### SHORT EXERCISE
Write out the whole listing again, exactly.

### SOURCE DATA
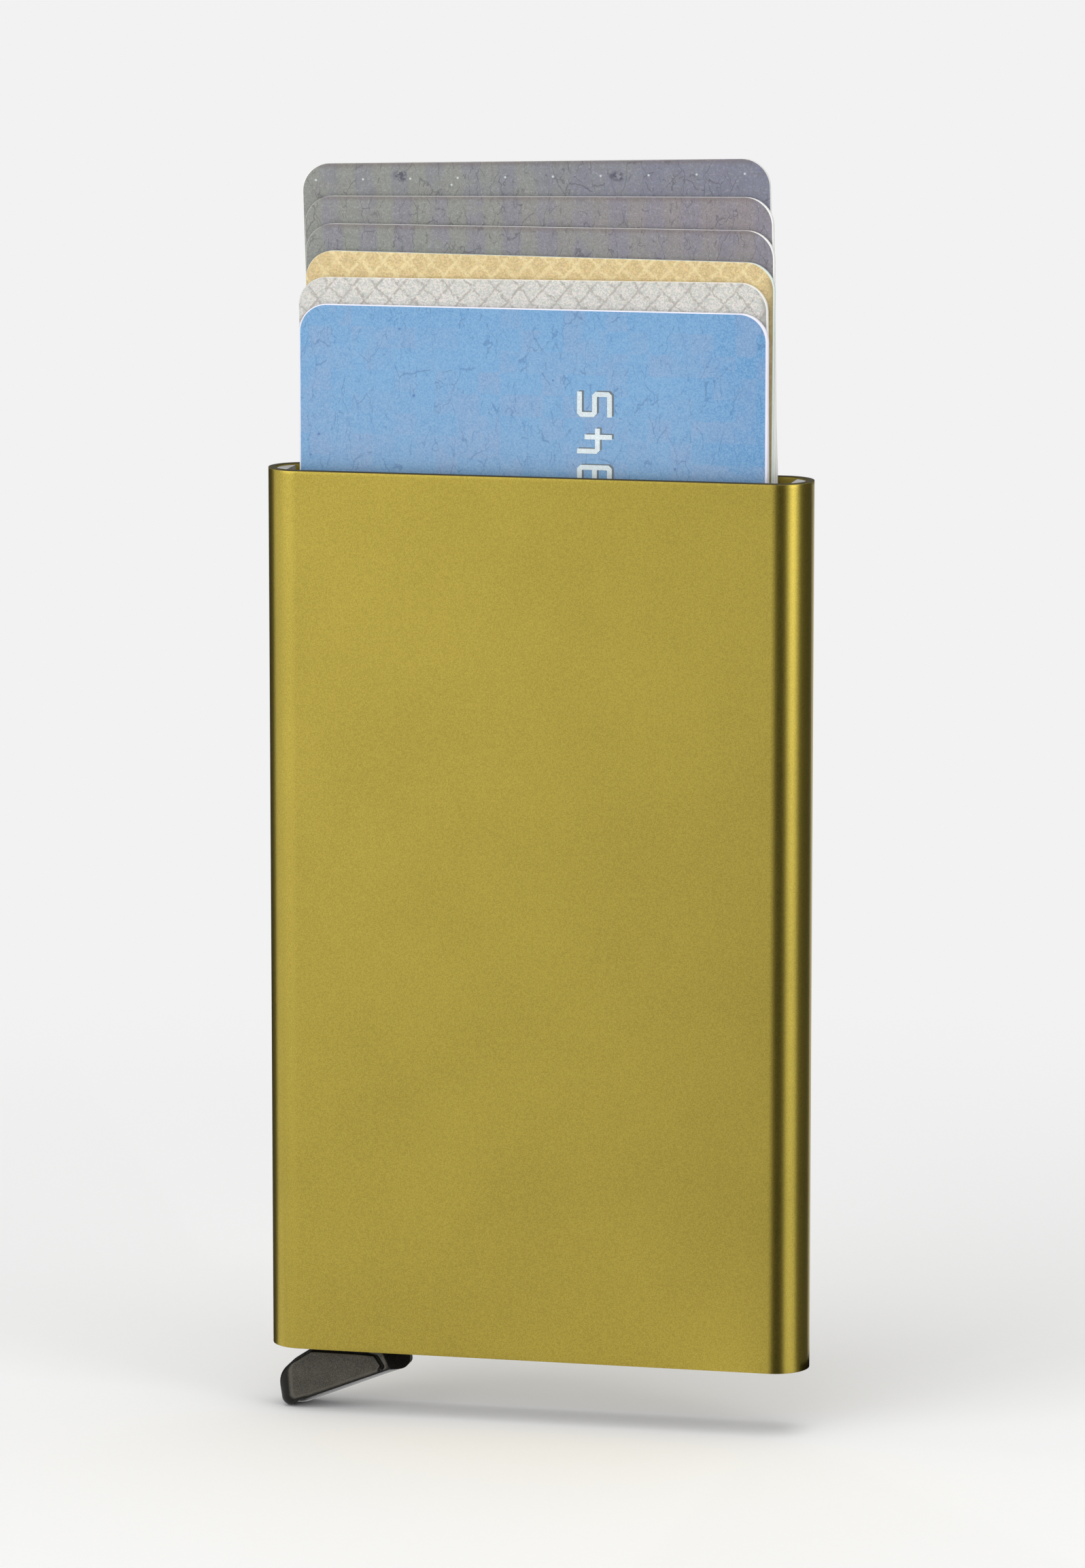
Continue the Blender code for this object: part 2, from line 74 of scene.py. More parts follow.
# The case's section: a stadium, with flat faces and half-round sides. Up the wall, the first ring is at the
# end's distance from the edge, and the others are spread evenly between the inner distances
CASE_HIGH = np.array(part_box("case_tube")[1]) / MM
CASE_HEIGHT = CASE_HIGH[2]
SIDE_RADIUS = CASE_HIGH[1]
HALF_FLAT = CASE_HIGH[0] - SIDE_RADIUS
CASE_WALL = 0.8
WALL_END, WALL_INNER, WALL_RINGS = 0.5, 4, 24

# Cards from front to back: name, lean in degrees with the right end up, and whether a chip is let into it
CARDS = (
    ("card_1_blue", 0.0, True),
    ("card_2_silver", 0.5, True),
    ("card_3_gold", -0.36, True),
    ("card_4_dark", 0.23, False),
    ("card_5_dark", 0.96, False),
    ("card_6_dark", 1.7, False),
)
CARD_SLOTS = "blue_card", "silver_card", "gold_card", "dark_card", "dark_card", "dark_card"
CARD_WIDTH, CARD_LENGTH, CARD_THICKNESS, CARD_CORNER = 53.98, 85.6, 0.76, 3.18

# A card's softened edge and the narrow frame inside it, and the chip: its place from the card's middle, its
# size, its corner, the gap round it, its pocket's depth and the grooves at both sides of its middle pad
EDGE_SOFT, FACE_FRAME = 0.09, 0.05
CHIP_PLACE = -3.09, -27.7
CHIP_SIZE = 11.4, 12.6
CHIP_CORNER, CHIP_GAP, CHIP_POCKET, CHIP_COLUMN = 1.2, 0.1, 0.3, 2.2

# Prints: the lattice's pitch across and up, the squares' and bands' pitch, the dot row's pitch and place, the
# odd dot, the two scuffs, and how far apart the cards' noises are taken
LATTICE_PITCH = 2.75, 3.1
SQUARE_PITCH, BAND_PITCH = 2.45, 4.15
DOT_PITCH, DOT_HEIGHT, DOT_TILT = 5.5, 41.05, 0.004
DOT_START, DOT_SHIFT = -26.6, 1.28
ODD_DOT = -9.55, 40.25
SCUFFS = (-15.4, 41.3), (9.6, 41.0)
CARD_SHIFT = 40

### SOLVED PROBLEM
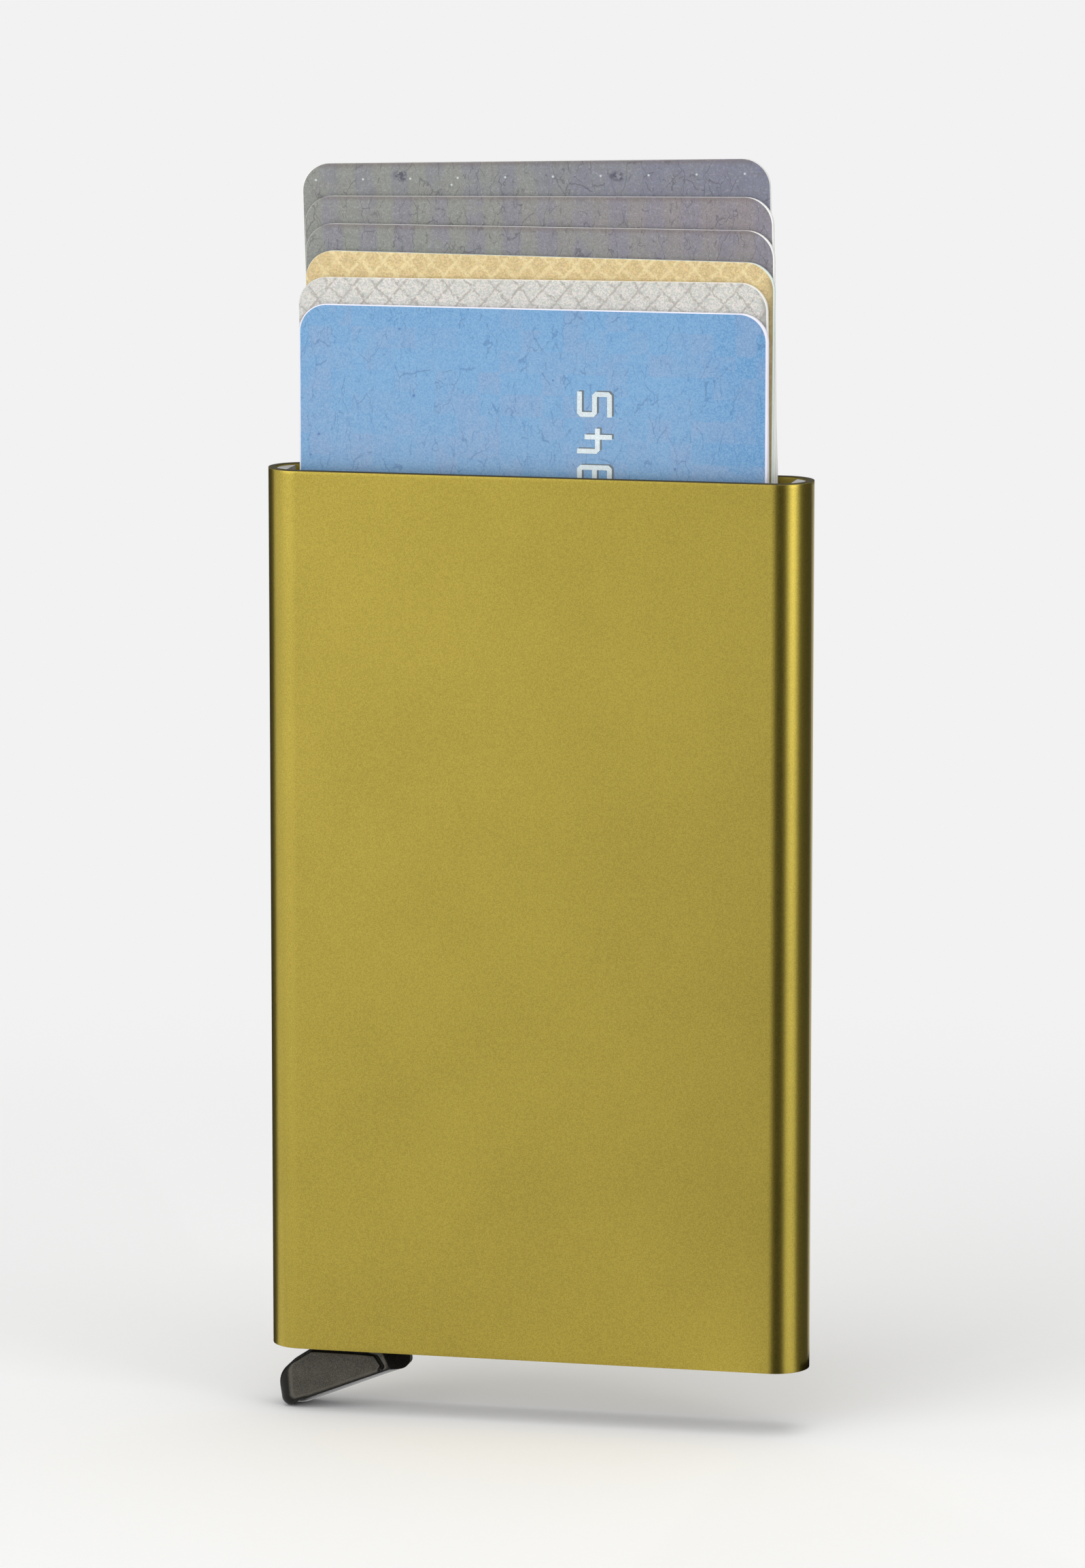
Continue the Blender code for this object: part 2, from line 74 of scene.py. More parts follow.
# The case's section: a stadium, with flat faces and half-round sides. Up the wall, the first ring is at the
# end's distance from the edge, and the others are spread evenly between the inner distances
CASE_HIGH = np.array(part_box("case_tube")[1]) / MM
CASE_HEIGHT = CASE_HIGH[2]
SIDE_RADIUS = CASE_HIGH[1]
HALF_FLAT = CASE_HIGH[0] - SIDE_RADIUS
CASE_WALL = 0.8
WALL_END, WALL_INNER, WALL_RINGS = 0.5, 4, 24

# Cards from front to back: name, lean in degrees with the right end up, and whether a chip is let into it
CARDS = (
    ("card_1_blue", 0.0, True),
    ("card_2_silver", 0.5, True),
    ("card_3_gold", -0.36, True),
    ("card_4_dark", 0.23, False),
    ("card_5_dark", 0.96, False),
    ("card_6_dark", 1.7, False),
)
CARD_SLOTS = "blue_card", "silver_card", "gold_card", "dark_card", "dark_card", "dark_card"
CARD_WIDTH, CARD_LENGTH, CARD_THICKNESS, CARD_CORNER = 53.98, 85.6, 0.76, 3.18

# A card's softened edge and the narrow frame inside it, and the chip: its place from the card's middle, its
# size, its corner, the gap round it, its pocket's depth and the grooves at both sides of its middle pad
EDGE_SOFT, FACE_FRAME = 0.09, 0.05
CHIP_PLACE = -3.09, -27.7
CHIP_SIZE = 11.4, 12.6
CHIP_CORNER, CHIP_GAP, CHIP_POCKET, CHIP_COLUMN = 1.2, 0.1, 0.3, 2.2

# Prints: the lattice's pitch across and up, the squares' and bands' pitch, the dot row's pitch and place, the
# odd dot, the two scuffs, and how far apart the cards' noises are taken
LATTICE_PITCH = 2.75, 3.1
SQUARE_PITCH, BAND_PITCH = 2.45, 4.15
DOT_PITCH, DOT_HEIGHT, DOT_TILT = 5.5, 41.05, 0.004
DOT_START, DOT_SHIFT = -26.6, 1.28
ODD_DOT = -9.55, 40.25
SCUFFS = (-15.4, 41.3), (9.6, 41.0)
CARD_SHIFT = 40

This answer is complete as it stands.